Any complaints are directed immediately to the RTO’s Training Manager, who either investigates them or refers them to the General Manager if there is any conflict of interest (e.g. if the complaint is about the conduct of the Training Manager). The RTO conducts separate interviews with both the person making the complaint and the person the complaint is about.
In the case of appeals against assessment decisions, the Training Manager initially reviews the decision and the evidence used to make the decision. The assessor and the learner are interviewed separately to find out whether there is any relevant information not contained in the learner’s file.
Regardless of the outcome, all parties are to be notified of the outcome within 30 days.
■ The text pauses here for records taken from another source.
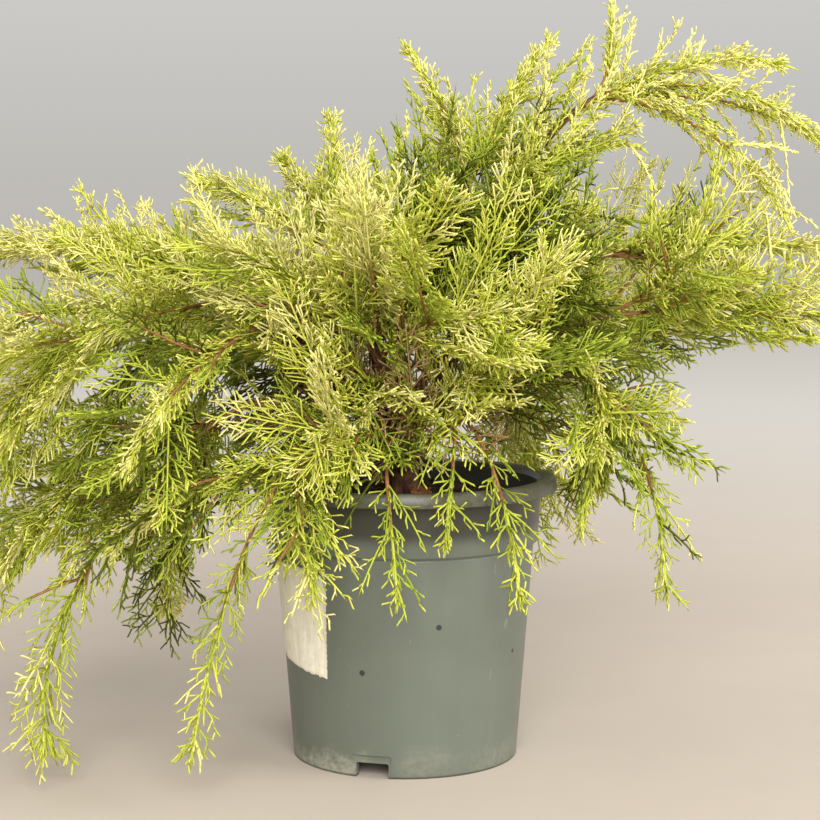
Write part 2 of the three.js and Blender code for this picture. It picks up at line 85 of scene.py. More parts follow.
MM = 0.001
NODES = sorted(frame["nodes"])
FOLIAGE_NODES = [name for name in NODES if name.startswith("foliage_")]
BOUGH_NODES = [name for name in NODES if name.startswith("bough_")]

# The pot and what it holds
POT_SIDES = 144
SHOULDER_RADIUS = 80.3
SHOULDER_STEP = 2.6
SHOULDER_GROOVE = {"low": 1.4, "middle": 0.9, "deep": 0.5, "high": 1}
WALL_RINGS = (17, 50, 90)
BAND_TOP_RADIUS = 85.5
WALL = 2
RIM_SKIRT = 8.6
# The rim's section: distances in from its outer face, and down from its top.
RIM_SECTION = ((3.4, 2.6), (2, 4.5), (1.8, RIM_SKIRT), (0, RIM_SKIRT), (0.2, 3), (1.5, 0.5), (3.4, 0))
# Waves round the rim: how far, how many, and their start in radians.
RIM_WAVES = ((0.35, 2, 0.7), (0.22, 5, 0))
RIM_ROUGH = 0.25
RIM_PULL = 0.5
PAD_RADIUS = 28
PAD_SLOPE = 3
CHANNEL_HEIGHT = 9
FLOOR_THICK = 2
FOOT_WIDTH = 5
NOTCH = {"count": 3, "width": 20.5, "azimuth": 253.6, "round": 1.2}
NOTCH_RECESS = {"above": 5, "wider": 4, "deep": 0.9, "block": 10}
DRAIN = {"count": 6, "radius": 5, "ring": 47, "cutter": 8}
GAP = 0.3

# The medium and what lies on it
MEDIUM_TOP = 158
MEDIUM_MOUND = 3
MOUND_RISE = 1.6
MEDIUM_RINGS = 46
MEDIUM_SIDES = 132
MEDIUM_ROUGH = 1.5
CHIP_REACH = 76
CHIP_LIFT = 0.9
DRY_LEAF = {"length": 13, "width": 8, "thick": 0.35, "lean": 52, "x": 10, "y": -16.5, "up": 7.5}

# The label, and the waves of its torn edges: how far, how many, and the row of the noise that each reads
LABEL = {"from": 174, "to": 231.5, "slant": 2.1, "low": 67.5, "high": 125, "thick": 0.4, "tear": 9}
LOW_TEAR = ((1.1, 14, 3), (1.1, 45, 9), (0.7, 110, 19))
HIGH_TEAR = ((0.7, 17, 30),)
SIDE_TEAR = ((0.5, 34, 50), (0.35, 90, 70))
LABEL_LIFT = 0.12
COCKLE = 0.35

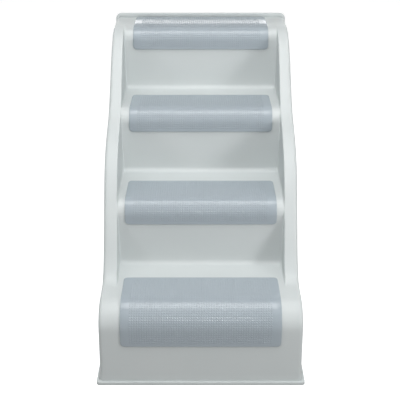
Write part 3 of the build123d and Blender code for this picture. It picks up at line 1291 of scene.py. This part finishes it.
    def rim_bead(self, shape: bmesh.types.BMesh) -> None:
        """Adds the flat bead along the rim's front edge, round both corners and down both sides.

        Args:
            shape: The mesh to add to.
        """
        s = self.sizes
        width, depth = self.bead_width / 2, self.bead_depth
        half = s.flange_half_width - width - self.bead_inset
        top = s.tread_z[3] + self.back_rim_height - width - self.bead_inset
        radius = self.back_rim_radius - width
        right = [(half, s.rim_back_z + self.bead_width, 0.0)]
        right += [
            (half - radius * (1 - math.cos(t)), top - radius * (1 - math.sin(t)), t)
            for t in quarter_turn(self.rim_corner_points)
        ]
        rows = []
        for x, z, turn in right + [(-x, z, math.pi - t) for x, z, t in right[::-1]]:
            outward = np.array([math.cos(turn), 0.0, math.sin(turn)])
            middle = np.array([x, s.back_y - s.wall, z])
            row = []
            for t in full_turn(self.bead_points):
                across, proud = (
                    math.copysign(abs(part) ** self.bead_flatness, part)
                    for part in (math.cos(t), math.sin(t))
                )
                row.append(middle + width * across * outward - np.array([0.0, depth * proud, 0.0]))
            rows.append(np.array(row))
        verts = grid_faces(shape, rows, closed=True)
        shape.faces.new(verts[0][::-1])
        shape.faces.new(verts[-1])

    def foot_lands(self, shape: bmesh.types.BMesh) -> None:
        """Adds the four lands under the base, each with a round seat for its rubber foot.

        Args:
            shape: The mesh to add to.
        """
        s = self.sizes
        half = self.foot_land_size / 2 + s.wall
        foot_x = s.rim_half_width - s.wall - half
        front, rear = s.front_y + s.wall + half, s.base_rear_y - self.foot_land_size / 2
        low, seat, high = (s.foot_proud + rise for rise in (0.0, self.foot_recess, self.foot_land))
        turns = full_turn(self.foot_points)
        square = [half / max(abs(math.cos(t)), abs(math.sin(t))) for t in turns]
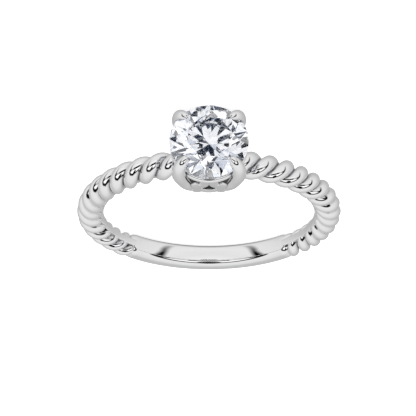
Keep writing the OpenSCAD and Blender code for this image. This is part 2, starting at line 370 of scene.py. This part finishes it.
def ropeShoulder(name, s):
    slope = (s["stepEnd"] - s["stepHead"]) / (s["end"] - s["start"])

    def ridgesTo(t):
        # how many ridges lie between the start and t degrees, as their steps grow shorter
        return math.log((s["stepHead"] + slope * (t - s["start"])) / s["stepHead"]) / slope

    total = ridgesTo(s["end"])
    topRound = 1 - math.sqrt(1 - s["roundness"] ** 2)
    bpy.ops.object.select_all(action="DESELECT")
    bpy.ops.mesh.primitive_grid_add(x_subdivisions=s["sides"], size=1,
                                    y_subdivisions=int(total * s["ringsPerRidge"]))
    piece = bpy.context.object
    piece.name = name
    for v in piece.data.vertices:
        around, along = v.co.x + 0.5, v.co.y + 0.5
        t = s["start"] + s["stepHead"] * (math.exp(along * total * slope) - 1) / slope
        share = (t - s["start"]) / (s["end"] - s["start"])
        crest = mix(s["crestHead"], s["crestEnd"], share)
        middle = mix(s["reachHead"], s["reachEnd"], share) - crest
        side = 2 * math.pi * around - math.pi * (along * total - ridgesTo(s["ridgeAt"]))
        turn = around * s["strands"]
        across = 2 * (turn - round(turn))          # -1 to 1 over one strand
        drop = (1 - math.sqrt(1 - (s["roundness"] * across) ** 2)) / topRound
        near = max(0, 1 - min(t - s["start"], s["end"] - t) / s["endRound"])
        r = (crest - s["crease"] * drop) * math.sqrt(1 - s["endClosing"] * near * near)
        reach = middle + r * math.cos(side)
        # the inner crests flatten softly before they reach the finger's hole
        land = boreR + s["clearance"]
        reach = (reach + land + math.hypot(reach - land, s["landRound"])) / 2
        angle = math.radians(t)
        v.co = (reach * math.sin(angle), -r * math.sin(side), reach * math.cos(angle))
    closeSkin()
    return piece


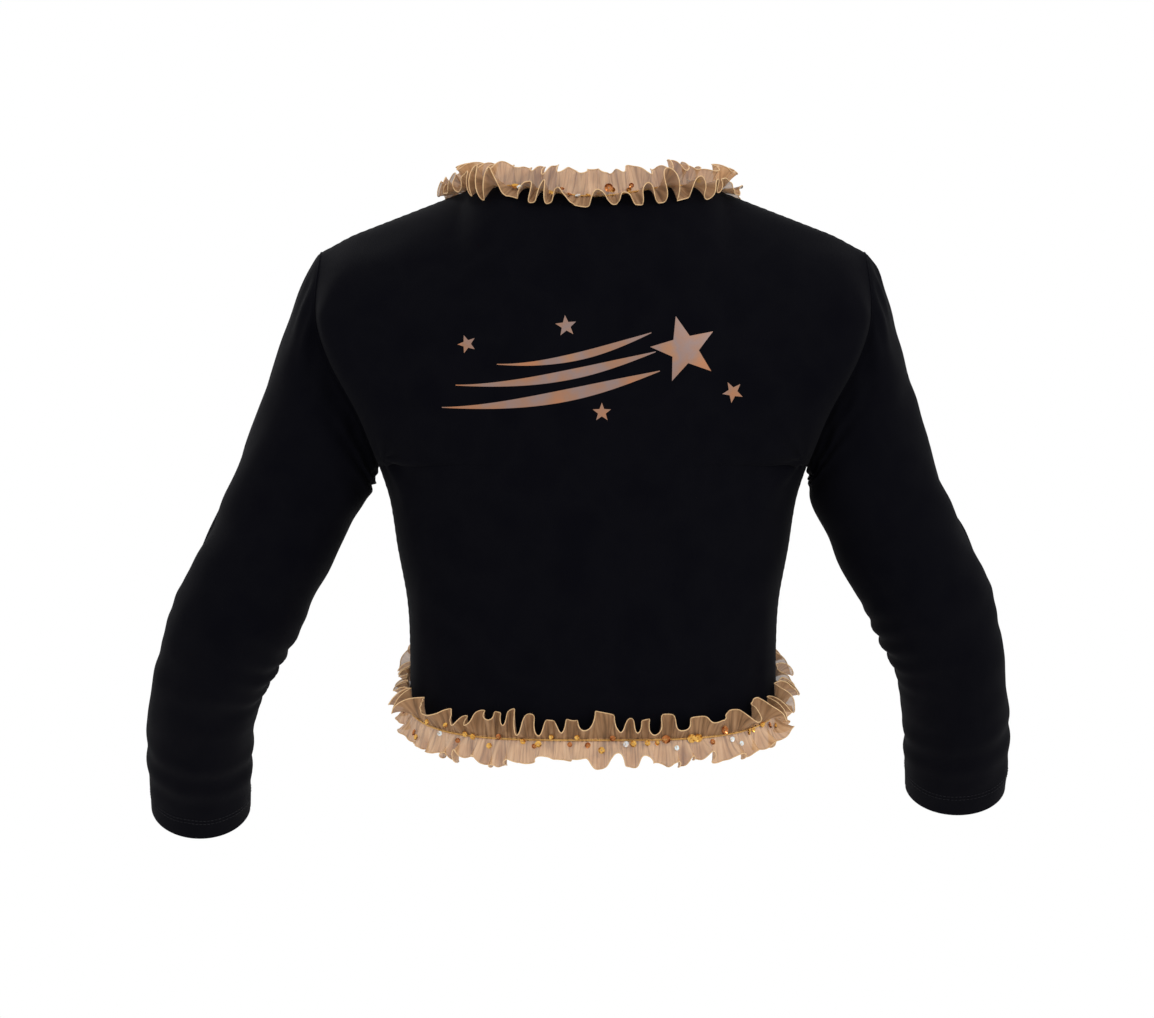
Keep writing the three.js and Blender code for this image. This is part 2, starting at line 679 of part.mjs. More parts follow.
const FOIL_STARS = [
  { x: -66, z: -116, radius: 25, turn: 0.25 },
  { x: 20, z: -99, radius: 8, turn: 0.1 },
  { x: -101, z: -147, radius: 8, turn: 0.5 },
  { x: -6, z: -162, radius: 7, turn: 0 },
  { x: 92, z: -112, radius: 7, turn: 0.35 },
];
const FOIL_TAILS = [
  { from: [110, -158], to: [-48, -132], width: 9, sag: 3 },
  { from: [100, -142], to: [-45, -118], width: 7.5, sag: 3 },
  { from: [70, -127], to: [-42, -104], width: 6, sag: 3 },
];

// ---- assembly ----
add("back_panel", "knit", backPanel());
add("neck_tape", "tape", neckTape());
add("size_label", "label", sizeLabel());
FOIL_STARS.forEach((star, i) => add(i ? `foil_small_star_${i}` : "foil_large_star", "foil", foilStar(star)));
FOIL_TAILS.forEach((tail, i) => add(`foil_tail_${i + 1}`, "foil", foilTail(tail)));

const joints = {};
const unlimited = () => RUFFLE_HALF_WIDTH;
for (const [name, side] of Object.entries(SIDES)) {
  add(`${name}_front_panel`, "knit", frontPanel(side));
  add(`${name}_front_flap`, "knit", frontFlap(side));
  add(`${name}_shoulder_tape`, "tape", shoulderTape(side));

  const curve = sleeveCurve(name);
  const gap = SEAM_GAP / curve.getLength();
  const hemFrom = 1 - CUFF_HEM_WIDTH / curve.getLength();
  const hemInset = FABRIC + LAYER_GAP;
  add(`${name}_upper_sleeve`, "knit", sleeveTube(curve, side, 0, ELBOW_AT - gap, UPPER_STEPS, 0, FABRIC));
  add(`${name}_lower_sleeve`, "knit", sleeveTube(curve, side, ELBOW_AT + gap, 1, LOWER_STEPS, 0, FABRIC));
  add(`${name}_cuff_hem`, "knit", sleeveTube(curve, side, hemFrom, 1, 1, hemInset, CUFF_HEM_THICKNESS));

  const flapLimit = (u) => {
    const z = mix(FOLD_LOW_Z, FOLD_TOP.z, flapShare(u));
    return Math.max(3, foldX(z) - frontEdgeX(z) - FLAP_TRIM_MARGIN);
  };
  const course = flapCourse(side);
  addTrim(`${name}_front`, course, -side, (u) => flapLimit(flapHeight(course, u)), CORD_CLEARANCE);

  joints[`${name}_shoulder`] = {
    pos: [side * SHOULDER_TIP_X, 0, SHOULDER_TIP_Z],
    axis: [0, -side, 0],
  };
  const { centre, back, out } = sleeveFrame(curve, ELBOW_AT);
  const crease = centre.clone().addScaledVector(back, -sleeveRadius(ELBOW_AT));
  joints[`${name}_elbow`] = {
    pos: [side * crease.x, crease.y, crease.z],
    axis: [-out.x, -side * out.y, -side * out.z],
  };
  const top = frontEdgePoint(FOLD_TOP.z, FOLD_TOP.x, side);
  const low = frontEdgePoint(FOLD_LOW_Z, FOLD_LOW_X, side);
  const forward = levelOut(top).add(levelOut(low)).normalize();
  const axis = top.clone().sub(low).normalize().multiplyScalar(side);
  const middle = top.clone().lerp(low, 0.5).addScaledVector(forward, FOLD_OFFSET);
  joints[`${name}_front_fold`] = { pos: middle.toArray(), axis: axis.toArray() };
}

// Share of the fold line's height at a share of a flap course's length.
function flapHeight(course, u) {
  const z = course.getPointAt(u).z;
  const t = (z - FOLD_LOW_Z) / (FOLD_TOP.z - FOLD_LOW_Z);
  return (t - flapShare(0)) / (flapShare(1) - flapShare(0));
}

addTrim("neck", neckCourse(), -1, unlimited, NECK_CORD_CLEARANCE);
addTrim("hem", hemCourse(), 1, unlimited, CORD_CLEARANCE);

// Axes of the joints, for whoever moves the model.
root.userData.joints = joints;

export default root;
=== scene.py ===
import math

import bmesh
import bpy
import numpy as np
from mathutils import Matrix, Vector


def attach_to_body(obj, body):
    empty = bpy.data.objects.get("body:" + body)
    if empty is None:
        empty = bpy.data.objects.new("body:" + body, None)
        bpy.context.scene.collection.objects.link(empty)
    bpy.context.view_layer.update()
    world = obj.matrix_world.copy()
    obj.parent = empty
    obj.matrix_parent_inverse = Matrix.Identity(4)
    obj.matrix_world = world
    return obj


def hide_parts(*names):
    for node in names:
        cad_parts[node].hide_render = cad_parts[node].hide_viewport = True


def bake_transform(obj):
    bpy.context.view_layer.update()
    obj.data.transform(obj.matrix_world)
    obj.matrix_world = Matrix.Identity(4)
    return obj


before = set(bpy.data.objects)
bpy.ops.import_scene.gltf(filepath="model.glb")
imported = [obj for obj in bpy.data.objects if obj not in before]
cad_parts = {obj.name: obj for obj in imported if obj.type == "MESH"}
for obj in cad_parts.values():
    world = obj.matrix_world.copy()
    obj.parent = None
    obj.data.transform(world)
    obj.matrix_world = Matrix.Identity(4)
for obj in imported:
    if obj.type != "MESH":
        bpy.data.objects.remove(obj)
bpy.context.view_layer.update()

MM = 0.001
PI = math.pi
BACK, FRONT = 1, -1
SIDES = {"left": 1, "right": -1}

NECK_HALF_WIDTH, NECK_BACK_DEPTH, NECK_POINT_Z, NECK_DIP = 95, 58, 6, 9
SHOULDER_SLOPE, SHOULDER_TIP_X, UNDERARM_Z = 0.39, 203, -200
SHOULDER_TIP_Z = NECK_POINT_Z - SHOULDER_SLOPE * (SHOULDER_TIP_X - NECK_HALF_WIDTH)
HEM_Z, HEM_RISE = -400, 26
SECTION = 2.3
FOLD_TOP_X, FOLD_TOP_Z, FOLD_LOW_X, FRONT_BOW = 82, -85, 100, 46
ELBOW_AT = 0.6
SLEEVE_CUT = 0.46  # where the sleeve's upper cloth meets its lower cloth
CAP_ROWS, ARM_ROWS = 75, 130  # rows of points down the two cloths, which share the row at the cut
ARMHOLE_HALF_DEPTH = 50
CUFF_BAND = 20
JERSEY = 0.8
FRILL = 19  # half the width of the frill's strip
GATHERING = 1.75  # length of a frill's flat strip over that of the edge it is gathered on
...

A mediator can be provided by the Australian Mediation Association. HIJ Training agrees to pay the cost of one mediation session of up to two hours and advises that, should the matter require further mediation, it will be at the cost of the complainant or appellant.
Once complaints and appeals are finalised, they are presented to the management team at their monthly meeting, where they are reviewed to see if there is a need to change any procedures or practices.
All complaints and appeals are recorded on a register that includes relevant details to allow analysis of matters over time and identify any common factors that may need action.